CINICI

 

I seguaci della scuola filosofica fondata da Antistene, dopo la morte del maestro Socrate, in un ginnasio fuori da Atene, detto Cinosarge, luogo sacro ad Eracle, trovano nel primo successore, Diogene di Sinope, l’esponente principale e quasi il simbolo dell’intera corrente. Quest’ultimo vede nella vita semplice ed errabonda, indifferente ai bisogni del corpo, e nell’attento mantenimento dei valori morali, l’ideale cui il saggio deve aspirare. La rifondazione del cinismo da parte di Diogene spinge poi il movimento a posizioni sempre più estreme, preservando una spiccata e coerente integrità ed unitarietà.
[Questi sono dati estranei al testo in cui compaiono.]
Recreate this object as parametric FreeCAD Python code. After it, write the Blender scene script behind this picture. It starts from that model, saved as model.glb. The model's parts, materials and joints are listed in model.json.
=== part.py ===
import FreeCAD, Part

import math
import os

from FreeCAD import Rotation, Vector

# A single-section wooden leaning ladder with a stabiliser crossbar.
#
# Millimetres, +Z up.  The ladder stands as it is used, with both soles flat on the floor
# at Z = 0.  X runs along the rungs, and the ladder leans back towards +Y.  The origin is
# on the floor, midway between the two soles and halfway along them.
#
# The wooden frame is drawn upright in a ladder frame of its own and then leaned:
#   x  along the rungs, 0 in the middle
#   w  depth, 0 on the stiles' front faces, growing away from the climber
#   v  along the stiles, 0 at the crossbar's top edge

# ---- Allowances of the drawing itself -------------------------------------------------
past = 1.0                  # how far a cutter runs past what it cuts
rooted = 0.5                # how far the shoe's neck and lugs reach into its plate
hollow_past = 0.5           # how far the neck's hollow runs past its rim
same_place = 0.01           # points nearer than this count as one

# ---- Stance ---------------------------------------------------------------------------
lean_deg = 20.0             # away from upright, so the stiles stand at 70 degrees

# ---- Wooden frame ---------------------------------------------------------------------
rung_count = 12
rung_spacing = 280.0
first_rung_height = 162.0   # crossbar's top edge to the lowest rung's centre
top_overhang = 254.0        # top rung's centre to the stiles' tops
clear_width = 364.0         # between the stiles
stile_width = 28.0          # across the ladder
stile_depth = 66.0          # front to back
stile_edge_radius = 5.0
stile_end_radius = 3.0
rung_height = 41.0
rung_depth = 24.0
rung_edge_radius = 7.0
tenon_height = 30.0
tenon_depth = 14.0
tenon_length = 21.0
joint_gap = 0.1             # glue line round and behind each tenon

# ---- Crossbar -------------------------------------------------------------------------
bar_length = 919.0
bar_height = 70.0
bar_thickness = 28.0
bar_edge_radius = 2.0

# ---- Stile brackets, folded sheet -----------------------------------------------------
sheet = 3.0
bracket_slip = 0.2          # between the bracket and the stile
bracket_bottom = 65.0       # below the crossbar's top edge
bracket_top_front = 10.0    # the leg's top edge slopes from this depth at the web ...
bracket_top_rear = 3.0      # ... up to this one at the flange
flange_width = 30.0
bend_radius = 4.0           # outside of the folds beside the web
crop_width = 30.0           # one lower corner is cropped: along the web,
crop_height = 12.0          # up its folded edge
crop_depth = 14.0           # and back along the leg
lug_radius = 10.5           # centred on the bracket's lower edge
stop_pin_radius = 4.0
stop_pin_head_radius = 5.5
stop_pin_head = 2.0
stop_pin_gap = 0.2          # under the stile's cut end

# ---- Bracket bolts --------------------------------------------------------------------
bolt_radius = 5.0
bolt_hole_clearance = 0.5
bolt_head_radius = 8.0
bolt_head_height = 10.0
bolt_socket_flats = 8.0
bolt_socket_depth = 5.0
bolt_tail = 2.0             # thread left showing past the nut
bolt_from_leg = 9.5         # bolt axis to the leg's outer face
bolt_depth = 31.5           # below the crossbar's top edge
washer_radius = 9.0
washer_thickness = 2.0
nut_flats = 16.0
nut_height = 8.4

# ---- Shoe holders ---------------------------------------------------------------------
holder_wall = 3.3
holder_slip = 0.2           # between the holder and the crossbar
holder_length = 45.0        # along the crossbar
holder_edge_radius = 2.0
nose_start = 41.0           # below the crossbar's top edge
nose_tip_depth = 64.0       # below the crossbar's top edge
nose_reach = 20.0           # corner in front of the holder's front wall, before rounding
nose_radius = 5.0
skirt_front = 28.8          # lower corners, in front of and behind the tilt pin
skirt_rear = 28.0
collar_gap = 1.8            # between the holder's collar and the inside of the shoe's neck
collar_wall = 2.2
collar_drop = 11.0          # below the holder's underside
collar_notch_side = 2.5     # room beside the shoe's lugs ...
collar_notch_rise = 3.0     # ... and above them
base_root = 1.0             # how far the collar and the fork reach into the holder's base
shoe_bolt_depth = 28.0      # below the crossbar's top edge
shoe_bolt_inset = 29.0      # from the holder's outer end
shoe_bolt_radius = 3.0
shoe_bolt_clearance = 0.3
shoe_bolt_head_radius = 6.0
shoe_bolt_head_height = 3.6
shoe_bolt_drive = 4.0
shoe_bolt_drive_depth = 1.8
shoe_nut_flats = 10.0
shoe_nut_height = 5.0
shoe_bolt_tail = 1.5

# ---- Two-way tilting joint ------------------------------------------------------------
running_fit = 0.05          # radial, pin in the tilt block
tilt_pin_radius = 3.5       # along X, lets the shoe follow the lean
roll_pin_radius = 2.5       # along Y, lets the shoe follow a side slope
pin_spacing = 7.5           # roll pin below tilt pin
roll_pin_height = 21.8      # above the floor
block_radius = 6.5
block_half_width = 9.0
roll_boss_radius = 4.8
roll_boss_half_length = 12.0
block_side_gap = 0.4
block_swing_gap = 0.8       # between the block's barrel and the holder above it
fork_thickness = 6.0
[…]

La ricerca dell’uomo che vive mantenendo intatta la sua più autentica essenza, che al di là delle convenzioni esteriori della società, delle vicissitudini della sorte, riesce a vivere in armonia con la propria natura e a trovare la felicità, diventa allora preponderante.
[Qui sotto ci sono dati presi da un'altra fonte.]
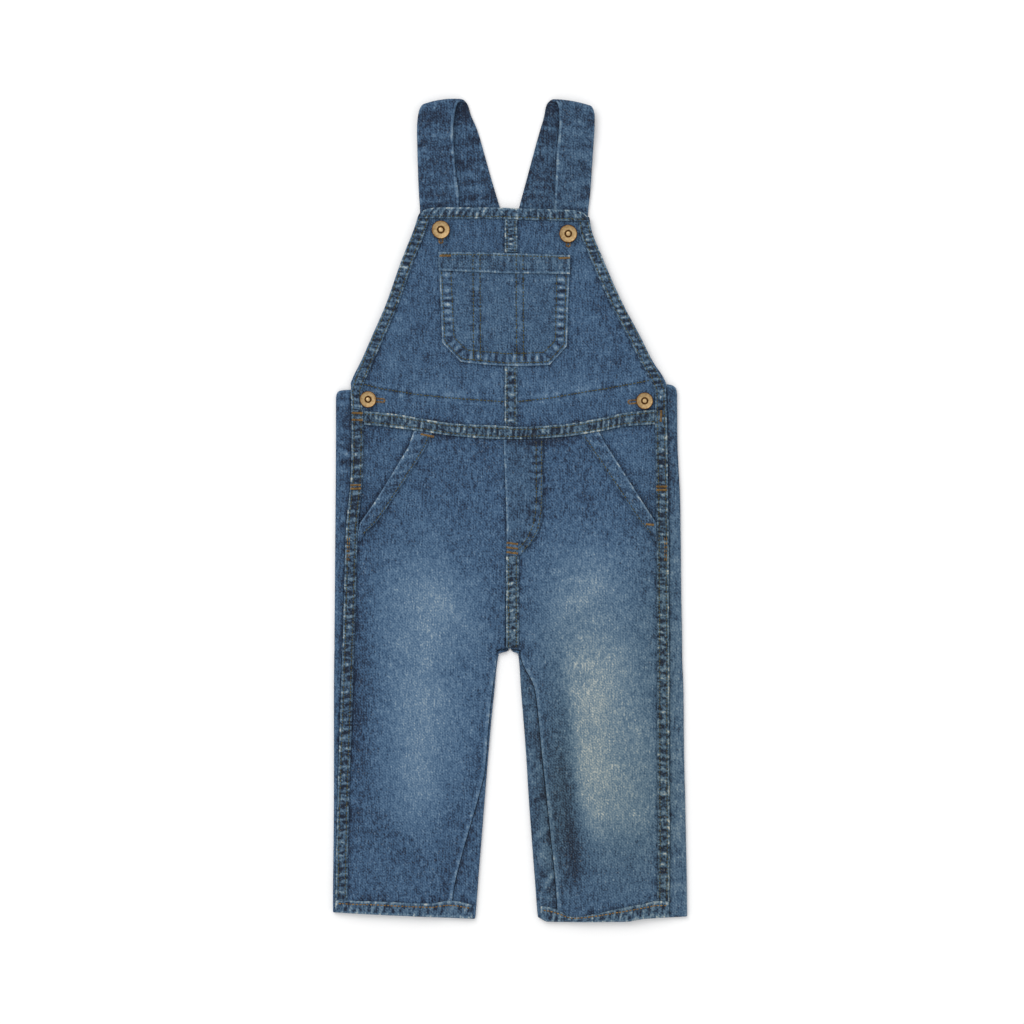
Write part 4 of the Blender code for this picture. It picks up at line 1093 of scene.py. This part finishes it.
strapRows = {
    "left": {
        "front": table(
            "y out inn zOut zInn",
            (197, -67, -38.6, 1.35, 1.35), (225.5, -67.4, -37.8, 1.35, 1.40),
            (235.5, -68.2, -38, 1.60, 3.70), (249, -68.8, -40, 2.20, 4.00),
            (270.4, -69.4, -42, 3.40, 4.60), (288, -69.7, -42.6, 4.60, 5.40),
            (300, -68.4, -40.6, 5.60, 5.90),
        ),
        "back": table(
            "y out inn",
            (298, -60.6, -30.6), (288, -56, -25.5), (268, -50, -19.5), (249.4, -43, -14.3),
            (236, -39, -10.3), (230.5, -38.6, -8.6), (226.9, -37.6, -7.5), (204, -29.6, -0.7),
        ),
        "shoulder": (300.8, 304.7),
    },
    "right": {
        "front": table(
            "y out inn zOut zInn",
            (197, 57.4, 32.2, 1.35, 1.35), (225.5, 58.6, 33, 1.35, 1.40),
            (235.5, 60, 33.5, 1.60, 3.70), (249, 60.9, 34.2, 2.20, 4.00),
            (270.4, 62.3, 35.2, 3.40, 4.60), (288, 63.4, 37, 4.60, 5.40),
            (299, 63.6, 36.8, 5.60, 5.90),
        ),
        "back": table(
            "y out inn",
            (296.5, 56.2, 26.3), (286, 52.6, 22.8), (268, 47.8, 17.8), (249.4, 39.6, 12.8),
            (236, 34.6, 9.2), (230.5, 34, 7.7), (226.9, 33.2, 6.8), (204, 27.6, 0.7),
        ),
        "shoulder": (299.8, 304.7),
    },
}
strap = {
    "radius": 2.4, "step": 1.1, "low": 1.1, "width": 28.6, "stitchIn": 2.2, "underBib": 229.0,
    "archStart": 284.0, "archLong": 18.0, "edgeWear": 0.45, "shade": 0.16, "shadeLong": 34.0,
    "base": {"left": 0.285, "right": 0.335}, "khaki": {"left": 0.22, "right": 0.38},
    "arch": {"left": 1.7, "right": 1.1}, "under": {"left": 0.01, "right": 0.06},
}
strapCreases = (  # height along the front length, width, height of the crease
    (292, 3.6, -0.35), (282.5, 4.2, 0.30), (273, 3.4, -0.40), (264.5, 4, 0.35), (256, 3.6, -0.30),
    (246, 4.4, 0.35), (237.5, 3.2, -0.25),
)


def runOf(points):
    # the distance along a line at each of its points
    return np.concatenate(([0.0], np.cumsum(np.linalg.norm(np.diff(points, axis=0), axis=1))))


def strapEdges(side):
    # the two edges as lines of points from under the bib to the back bib
    rows = strapRows[side]
    front, back = rows["front"], rows["back"]
    edges = []
    for number, (end, height) in enumerate((("out", "zOut"), ("inn", "zInn"))):
        y = np.linspace(197.0, front["y"][-1], 60)
        points = [np.stack((curve(front, end, y), y, curve(front, height, y)), -1)]
        angle = np.linspace(0, math.pi, 13)
        reach = strap["radius"] * np.sin(angle)
        z = strap["low"] + strap["radius"] * (1 + np.cos(angle))
        turnX = mix(front[end][-1], back[end][-1], angle / math.pi)
        points.append(np.stack((turnX, rows["shoulder"][number] + reach, z), -1))
        y = np.linspace(back["y"][-1], 204.0, 50)
        points.append(np.stack((curve(back, end, y), y, np.full(50, strap["low"])), -1))
        edges.append(np.concatenate(points))
    return edges


def evened(points, count):
    # the same line with even spacing, its corners eased, more so across than in height
    run = runOf(points)
    places = np.linspace(0, run[-1], count)
    line = np.stack([np.interp(places, run, points[:, k]) for k in range(3)], -1)
    for k, rounds in ((0, 24), (1, 2), (2, 2)):
        for _ in range(rounds):
            line[1:-1, k] = (line[:-2, k] + 2 * line[1:-1, k] + line[2:, k]) / 4
    return line


def strapSurface(side):
    outer, inner = strapEdges(side)
    count = 190
    outer, inner = evened(outer, count), evened(inner, count)
    length = np.linalg.norm(np.diff((outer + inner) / 2, axis=0), axis=1).sum()
    return outer, inner, length


def makeStrap(side):
    outer, inner, length = strapSurface(side)
    seed = 110 if side == "left" else 120
    u = shares(length, strap["step"])
    index = u * (len(outer) - 1)
    steps = np.arange(len(outer))
    outer = np.stack([np.interp(index, steps, outer[:, k]) for k in range(3)], -1)
    inner = np.stack([np.interp(index, steps, inner[:, k]) for k in range(3)], -1)
    width = strap["width"]
    v = shares(width, 1.0)
    middle = mix(outer[:, None, :], inner[:, None, :], v[None, :, None])
    atShoulder = smooth((middle[..., 1] - strap["archStart"]) / strap["archLong"])
    middle[..., 1] += strap["arch"][side] * 4 * v * (1 - v) * atShoulder
    x, y = middle[..., 0], middle[..., 1]
    place = (u * length)[:, None] + 0 * v
    across = v[None, :] * width + 0 * place
    rim = np.minimum(np.minimum(across, width - across), np.minimum(place, length - place))
    onFront = smooth((middle[..., 2] - 1.2) / 1.5) * (place < length * 0.5)
    large = np.zeros(x.shape)
    for at, wide, height in strapCreases:
        large += height * bell(y - at, wide)
    crinkle = 0.6 * noise(across / 14, place / 3.2, seed) + 0.4 * noise(across / 5, place / 2.1, seed + 1)
    edgeCrimp = noise(place / 2.4, across / 7, seed + 2) * bell(np.minimum(across, width - across) - 1.8, 2.6)
    dent = bell(np.minimum(across, width - across) - strap["stitchIn"], 0.8)
    free = smooth((y - strap["underBib"]) / 8.0)
    lift = free * (large * onFront + 0.16 * crinkle + 0.12 * edgeCrimp - 0.10 * dent)
    middle[..., 2] += lift * np.where(place < length * 0.48, 1.0, 0.6 * smooth((place - length * 0.52) / 8))
    patches = noise(across / 7, place / 8, seed + 3)
    wearAndShade = strap["base"][side] + 0.21 * crinkle + 0.16 * edgeCrimp + 0.10 * large * onFront + 0.05 * patches
    rubbed = bell(width - across - 1.0, 0.9) * (place < length * 0.49)
    wearAndShade += strap["edgeWear"] * rubbed * (0.85 + 0.4 * noise(place / 3, 1.0, seed + 4))
    wearAndShade += 0.12 * bell(across - 1.0, 0.8) - 0.05 * dent
    # the strap behind the bib is darker: painted shade, strongest just past the shoulder fold
    behind = smooth((place - length * 0.5) / 6)
    shadeUnder = behind * smooth((length * 0.5 + strap["shadeLong"] - place) / 28)
    wearAndShade -= strap["shade"] * shadeUnder + strap["under"][side] * behind
    piece = bentShell(f"strap_{side}_cloth", middle, wearAndShade, strap["khaki"][side], rim, strapCloth)
    settle(piece, f"strap_{side}", panelDenim)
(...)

Diogene imprime indubbiamente alla propria filosofia una forte vena di anticulturalismo, annullando completamente la speculazione filosofica astratta e teorica, sostituendola con la ricerca pratica della felicità, che si fonda sull’esempio e l’azione. I bisogni della vita sono ridotti all’essenzialità animale e l’esistenza si discosta dalle convenzioni della società, a vantaggio di un ideale autarchico. L’uomo, dunque, bastevole a se stesso, proclama la propria indipendenza dagli altri, seguendo una condotta libera e svincolata dai tradizionali valori di riferimento, definita soltanto dal diritto di parola (παρρησία) e di azione (ανάιδεια). Il disprezzo del piacere deve allora essere totale e liberatorio, mentre l’esercizio e la fatica trovano una significativa rivalutazione, al fine di temprare lo spirito e distaccarlo dal superfluo.